Belinda and Lee Hill stand at what remains of their home on Kentucky Highway 175, just west of Bremen in Muhlenberg County. Lee was home with his mother, Martha, at the time the tornado struck. Martha was in the bedroom just over Lee’s shoulder.
BREMEN – Lee Hill had been watching weather reports throughout the evening Friday at his home on Kentucky 175 South, about three miles west of Bremen in Muhlenberg County.
After watching reports from regional meteorologists and receiving multiple tornado warnings, Lee made several attempts to get his 83-year-old mother, Martha, to move with him to the basement of the home.
Martha refused to leave her bedroom at the corner of the house.
Lee said the final warning at around 11 p.m., stated a tornado was headed toward the northern Muhlenberg community.
“They said it was coming, but I knew it was already here,” Lee said. “I started down the hallway to get my mom, but it was too late to do anything.”
Lee braced his arms, knees and feet against the walls of the hallway, attempting to hang on the best he could, as the EF3 tornado struck the home he and wife Belinda had lived in for 36 years. Lee had built the home years before the couple married.
On this night, Belinda was in nearby Sacramento in McLean County, staying with her own elderly mother.
“Everything came down on top of me and I had to keep pushing myself back up to keep from being crushed,” he said. “They say it sounds like a train; well, it doesn’t. It sounds like there are two engines running full-on right beside your head.”
Once the storm passed, Lee forced his way through the debris in the hallway, and pushed open the door to Martha’s room. “She was standing just behind the door, looking right into my eyes,” he said.
“There’s nothing left standing of her bedroom,” Belinda said. “Amazingly, she only has a couple of black eyes and a few knots on her head.” Martha is currently “getting some needed rest” in Louisville with family.
Lee said the only thing left intact in his mother’s room was her lift chair. The roof and two exterior walls were gone, along with the entirety of the home’s garage and a large outbuilding shop.
“We had just finished remodeling the house,” Lee said. “But we survived.”
When asked how he and his mother survived the direct hit, he simply replied, “God.”
To the west of the Hill residence, four houses were completely destroyed and occupants were injured. A home across the highway had a portion of its roof ripped away.
But just next door to the east, once stood the Oglesby family home. It was here that a five-month infant, Chase Oglesby, was killed.
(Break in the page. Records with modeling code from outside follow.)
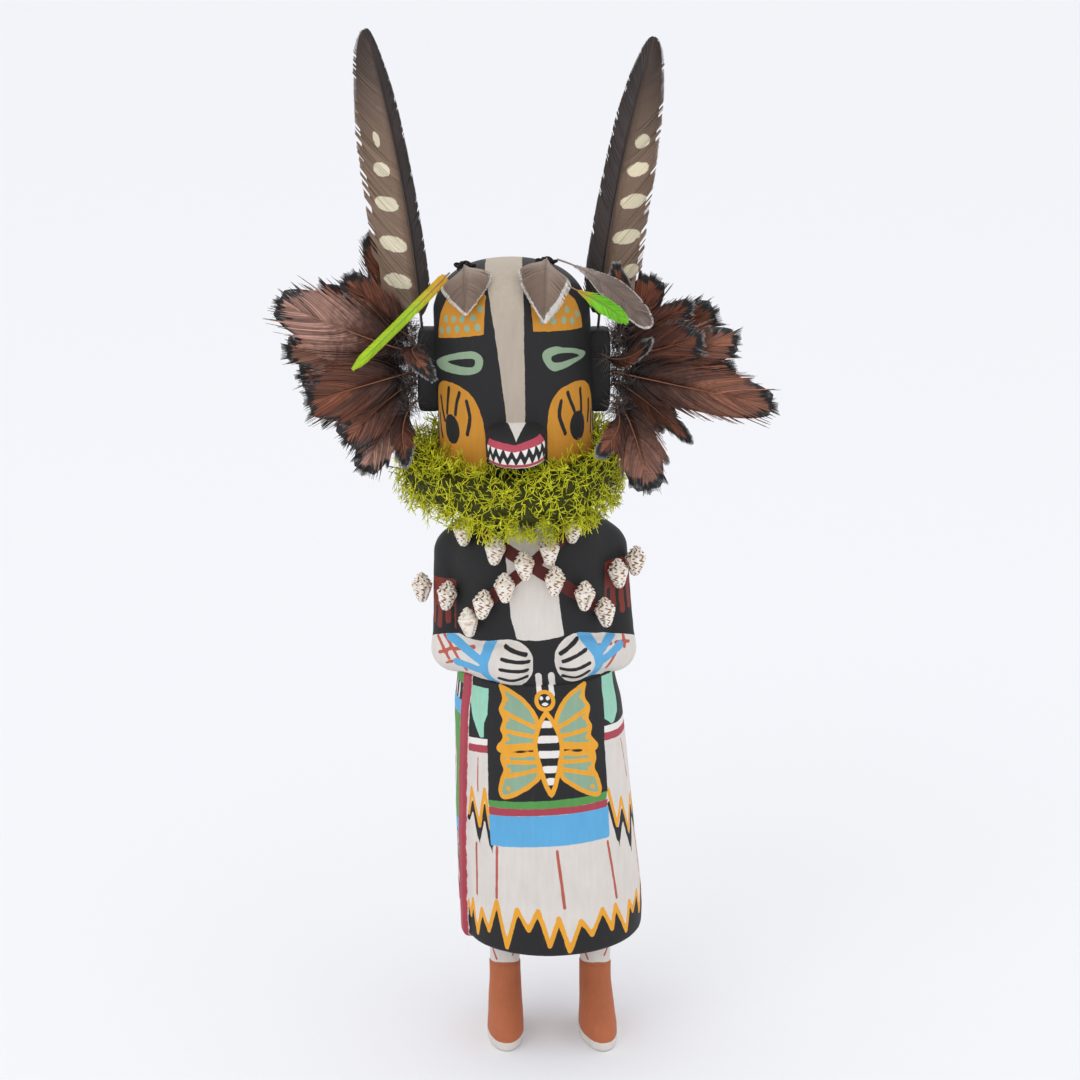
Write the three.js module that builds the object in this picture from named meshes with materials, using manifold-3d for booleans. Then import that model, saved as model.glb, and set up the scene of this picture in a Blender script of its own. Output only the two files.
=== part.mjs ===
// A carved and painted kachina doll of one piece of cottonwood root, with a separate snout and
// ears, a lichen ruff, feathers on the ears and forehead, and small shells on chest and arms.
// Millimetres. The doll faces -Y, its own right side is toward -X, and +Z is up.

import * as THREE from 'three';
import { mergeVertices } from 'three/addons/utils/BufferGeometryUtils.js';
import Module from 'manifold-3d';

const wasm = await Module();
wasm.setup();

const GAP = 0.3; // between two pieces that touch

// ---------------------------------------------------------------- driving sizes

// Stations of the carving, from the hem up: height, centre x, half width, half depth.
const TORSO = [
  [50, 1.5, 38.6, 35.6],
  [52.5, 1.5, 40.1, 37.1],
  [64, 1.1, 40.4, 37.2],
  [111, -2, 39, 36],
  [160, -5, 36.8, 33.8],
  [176, -6.2, 34.6, 31.8],
  [190, -7.2, 35.6, 31.6],
  [212, -8.1, 37, 31],
  [231, -8.6, 37, 29.6],
  [242, -9, 34, 27],
  [250, -9.8, 28.6, 23.6],
  [257, -10.8, 23.6, 20.6],
  [270, -13, 22.5, 19.5],
];
const HEM = { tilt: 0.03, fade: 60 }; // it rises toward the doll's left, less and less up to fade mm

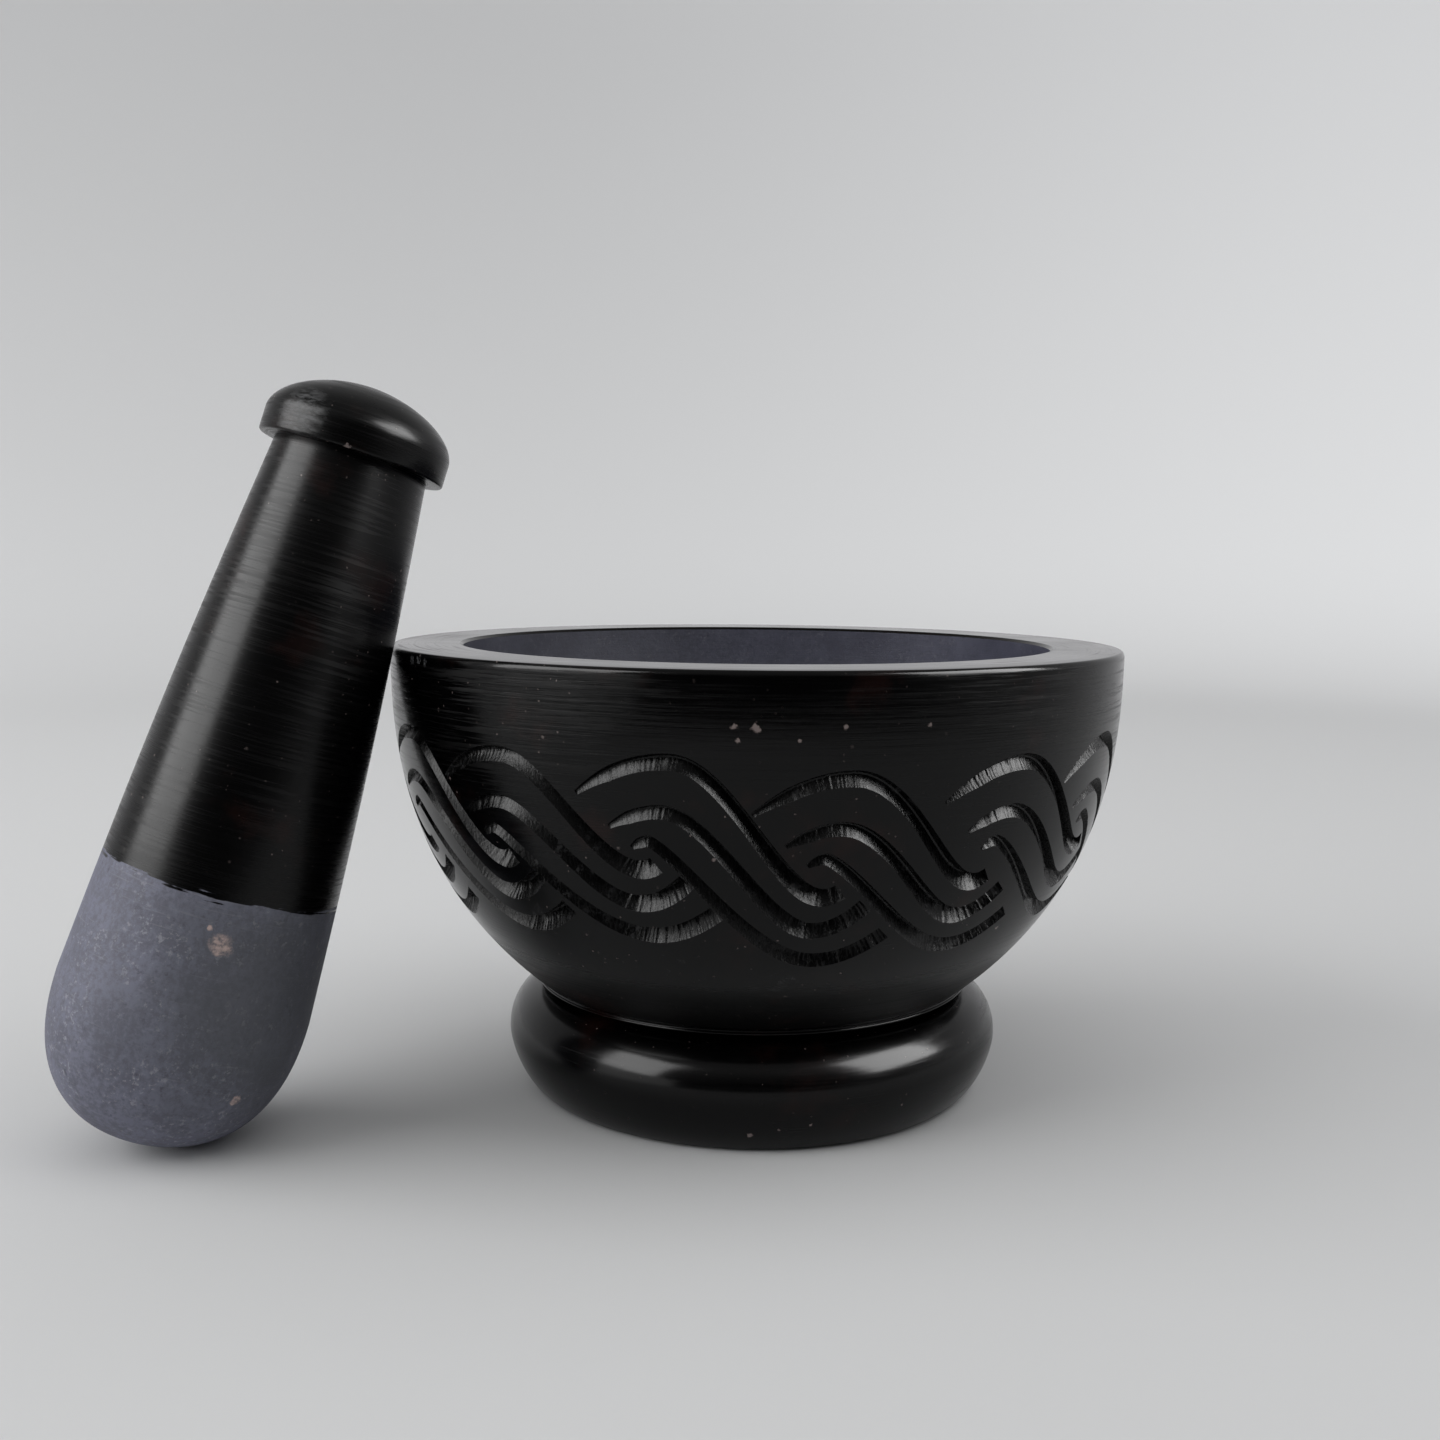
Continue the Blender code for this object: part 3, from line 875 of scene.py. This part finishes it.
def waxed_share(nodes):
    """0 on the raw end and 1 on the handle, with an uneven line between them."""
    wander = nodes.sway(nodes.noise(130, 4, 0.65), 2.2 * MM)
    brush_marks = nodes.noise(1.0, 2, 0.5, nodes.turning_coordinates(140.0, 2600.0))
    uneven = nodes.math("ADD", wander, nodes.sway(brush_marks, 2.6 * MM))
    line = nodes.math("ADD", nodes.axes()[2], uneven)
    return nodes.band(line, (RAW_END_HEIGHT - WAX_EDGE, RAW_END_HEIGHT + WAX_EDGE), 0.0, 1.0)


def pestle_stone(place):
    """Waxed handle and cap, with the grinding end left raw."""
    nodes = Nodes("pestle_finish", place)
    waxed = waxed_share(nodes)
    raw_colour, raw_roughness, raw_normal = raw_end(nodes)
    waxed_colour, waxed_roughness, waxed_normal = waxed_handle(nodes)
    colour = nodes.mix(waxed, raw_colour, waxed_colour)
    roughness = nodes.blend(waxed, raw_roughness, waxed_roughness)
    normal = nodes.blend_normals(waxed, raw_normal, waxed_normal)
    return finish_stone(nodes, colour, roughness, normal)


def stage_paper(glow=0.0):
    """Pale matt paper.  The far sweep also glows a little, so that its wall looks as pale."""
    nodes = Nodes("pale_paper")
    nodes.plug(nodes.shader.inputs["Base Color"], PAPER_WHITE)
    nodes.plug(nodes.shader.inputs["Roughness"], 0.9)
    nodes.plug(nodes.shader.inputs["Specular IOR Level"], 0.1)
    if glow:
        nodes.plug(nodes.shader.inputs["Emission Color"], GLOW_WHITE)
        far = nodes.ramp(nodes.radius(), TABLE_RADIUS, FULL_GLOW_RADIUS, 0.0, glow)
        side = nodes.ramp(nodes.axes()[0], *GLOW_SIDES, *GLOW_SIDE_SHARES)
        nodes.plug(nodes.shader.inputs["Emission Strength"], nodes.math("MULTIPLY", far, side))
    return nodes.material


# ---------------------------------------------------------------- stage, light, camera

def lathe_sheet(name, profile, material):
    """An open sheet turned about Z from (radius, height) points in metres."""
    bm = bmesh.new()
    angles = [math.tau * index / STAGE_SEGMENTS for index in range(STAGE_SEGMENTS)]
    rings = []
    for radius, height in profile:
        rings.append([bm.verts.new((radius * math.cos(angle), radius * math.sin(angle), height))
                      for angle in angles])
    for inner, outer in zip(rings, rings[1:]):
        for index in range(STAGE_SEGMENTS):
            following = (index + 1) % STAGE_SEGMENTS
            bm.faces.new((inner[index], inner[following], outer[following], outer[index]))
    bmesh.ops.recalc_face_normals(bm, faces=bm.faces)
    mesh = bpy.data.meshes.new(name)
    bm.to_mesh(mesh)
    bm.free()
    mesh.materials.append(material)
    mesh.shade_smooth()
    return mesh_object(name, mesh)


def build_stage():
    """A table top, and a far sweep of the same paper that only the camera sees."""
    paper = stage_paper()
    width = TABLE_RADIUS - TABLE_PINHOLE
    rings = [(TABLE_PINHOLE + width * ring / TABLE_RINGS, 0.0) for ring in range(TABLE_RINGS + 1)]
    table = lathe_sheet("table_top", rings, paper)
    sweep_profile = [(TABLE_RADIUS, 0.0), (SWEEP_FLAT_RADIUS, 0.0)]
    for ring in range(1, SWEEP_RINGS + 1):
        angle = math.radians(90.0 * ring / SWEEP_RINGS)
        sweep_profile.append((SWEEP_FLAT_RADIUS + SWEEP_CURVE * math.sin(angle),
                              SWEEP_CURVE * (1.0 - math.cos(angle))))
    sweep_profile.append((SWEEP_FLAT_RADIUS + SWEEP_CURVE, SWEEP_HEIGHT))
    sweep = lathe_sheet("paper_sweep", sweep_profile, stage_paper(SWEEP_GLOW))
    for sheet in (table, sweep):
        sheet.location.y = TABLE_BACK
    sweep.visible_glossy = False
    sweep.visible_diffuse = False
    sweep.visible_shadow = False


def panel_light(name, azimuth, elevation, distance, size, radiance, mirrored):
    """A flat soft light aimed at the object."""
    turn, lift = math.radians(azimuth), math.radians(elevation)
    direction = Vector((math.sin(turn) * math.cos(lift), -math.cos(turn) * math.cos(lift),
                        math.sin(lift)))
    light = bpy.data.lights.new(name, "AREA")
    light.shape = "RECTANGLE"
    light.size, light.size_y = size
    light.energy = math.pi * size[0] * size[1] * radiance
    lamp = bpy.data.objects.new(name, light)
    lamp.location = Vector(LIGHT_AIM) + direction * distance
    lamp.rotation_euler = direction.to_track_quat("Z", "Y").to_euler()
    lamp.visible_camera = False
    lamp.visible_glossy = mirrored
    lamp.visible_diffuse = not mirrored
    bpy.context.scene.collection.objects.link(lamp)


def build_lights():
    for light in LIGHTS:
        panel_light(*light)


def build_world():
    """A room that is dark behind the camera, and pale behind the object."""
    world = bpy.data.worlds.new("room")
    bpy.context.scene.world = world
    world.use_nodes = True
    tree = world.node_tree
    coordinates = tree.nodes.new("ShaderNodeTexCoord")
    split = tree.nodes.new("ShaderNodeSeparateXYZ")
    tree.links.new(coordinates.outputs["Generated"], split.inputs[0])
    ramp = tree.nodes.new("ShaderNodeMapRange")
    ramp.inputs["From Min"].default_value = -1.0
    ramp.inputs["From Max"].default_value = 1.0
    tree.links.new(split.outputs[1], ramp.inputs["Value"])
    ceiling = tree.nodes.new("ShaderNodeMapRange")
    ceiling.interpolation_type = "SMOOTHSTEP"
    ceiling.inputs["From Min"].default_value = CEILING_RISE[0]
    ceiling.inputs["From Max"].default_value = CEILING_RISE[1]
    ceiling.inputs["To Min"].default_value = 1.0
    ceiling.inputs["To Max"].default_value = 0.0
    tree.links.new(split.outputs[2], ceiling.inputs["Value"])
    shades = tree.nodes.new("ShaderNodeValToRGB")
    tree.links.new(ramp.outputs["Result"], shades.inputs["Fac"])
    elements = shades.color_ramp.elements
    while len(elements) < len(ROOM_LEVELS):
        elements.new(0.5)
    for element, (position, level) in zip(elements, ROOM_LEVELS):
        element.position = position
        element.color = (level, level, level * 1.02, 1.0)
    background = tree.nodes["Background"]
    mix = tree.nodes.new("ShaderNodeMix")
    mix.data_type = "RGBA"
    tree.links.new(ceiling.outputs["Result"], mix.inputs["Factor"])
    mix.inputs[6].default_value = (CEILING_LEVEL, CEILING_LEVEL, CEILING_LEVEL, 1.0)
    tree.links.new(shades.outputs["Color"], mix.inputs[7])
    tree.links.new(mix.outputs[2], background.inputs["Color"])


def build_camera():
    camera = bpy.data.cameras.new("photo_view")
    camera.lens = CAMERA_LENS_MM
    camera.sensor_width = 36.0
    camera.clip_start = 0.01
    viewer = bpy.data.objects.new("photo_view", camera)
    aim = (Matrix.Rotation(CAMERA_YAW, 4, "Z") @ Matrix.Rotation(math.pi / 2 - CAMERA_PITCH, 4, "X")
           @ Matrix.Rotation(CAMERA_ROLL, 4, "Z"))
    viewer.matrix_world = Matrix.Translation(CAMERA_PLACE) @ aim
    bpy.context.scene.collection.objects.link(viewer)
    bpy.context.scene.camera = viewer
    bpy.context.scene.view_settings.view_transform = "Standard"


def main():
    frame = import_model()
    low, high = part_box("mortar")
    rim_radius = (high.x - low.x) / 2 / MM
    height = high.z / MM
    mortar = build_mortar(rim_radius, height, polished_stone(), hollow_stone(), carved_stone())
    pestle = build_pestle()
    for piece, body in ((mortar, "mortar"), (pestle, "pestle")):
        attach(piece, body)
        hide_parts(body)
    build_stage()
    build_world()
    build_lights()
    build_camera()
    print("triangles", {piece.name: sum(len(p.vertices) - 2 for p in piece.data.polygons)
                        for piece in (mortar, pestle)}, "nodes", sorted(frame["nodes"]))


main()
The infant’s parents – Andrew and Charity – remain hospitalized.
“We’ve got it bad, but there are people who have it much worse,” Lee said. “We are hurting for the loss of the little baby, and so many others. We’ll do our best to go on and put things back together.”
When the Clarion talked with the Hills, they were sitting on what remained of their front porch, eating a lunch of turkey sandwiches. Inside what remained of the home, the couple had been busy through the weekend salvaging what they could.
At one point, a volunteer who had been working to clean up the Oglesby property came over to let Lee know, “We haven’t found the box yet.”
Lee told him to “forget about the box,” which he later explained contained cash he had been putting back.
“Someone might find that money a hundred miles away,” he said. “If they find it, they can have it. Maybe they need it more than I do.”
As the Clarion left the property, the Hills were immediately back to work right alongside the hundreds of volunteers throughout the community carrying on the grim and tough work which will extends for weeks to come.